Bahwa HTI tidak pernah melakukan kudeta dan pemberontakan. HTI murni berdakwah dengan pendekatan pemikiran, tanpa kekerasan dan tanpa fisik. Methode dakwah HTI adalah sebagaimana dicontohkan oleh Nabi SAW. Semua materi dakwah yang disampaikan murni ajaran Islam dan tidak ada satupun yang menyimpang darinya. Tidak ada satupun jiwa yang meninggal karena menjadi korban dakwah HTI atau fasilitas publik yang rusak akibat dakwah HTI. Berbeda dengan PKI yang terbukti membunuh para pahlawan revolusi dan terbukti melakukan kudeta.
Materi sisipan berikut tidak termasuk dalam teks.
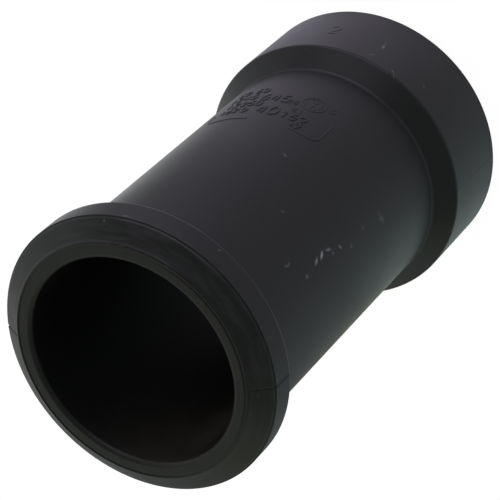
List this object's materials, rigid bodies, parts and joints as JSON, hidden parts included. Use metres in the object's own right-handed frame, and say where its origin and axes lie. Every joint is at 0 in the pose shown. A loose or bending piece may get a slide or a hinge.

KELIMA, bahwa Bendera tauhid, berulangkali diframing sebagai bendera terlarang. Bendera ormas. Bendera teroris. Entah sampai kapan rezim akan menebar tudingan dan fitnah ini?. Apabila hal ini berlanjut, maka akan memperkuat praduga dari masyarakat bahwa rezim Jokowi anti Islam;

KEENAM, bahwa tindakan Kepolisian Resor Banjar yang membuat ‘Framing secara Hukum’ dengan menyebut bendera Al Liwa dan Ar Rayah, atau bendera Tauhid, atau Bendera Rasulullah yang merupakan simbol, lambang atau atribut dari organisasi HTI yang dilarang Pemerintah berdasarkan pasal 59 ayat (4) UU No 16 tahun 2017 adalah tindakan yang tidak patut, tidak berdasar hukum, bahkan berpotensi menebar fitnah keji terhadap lambang dan simbol kemuliaan agama Islam.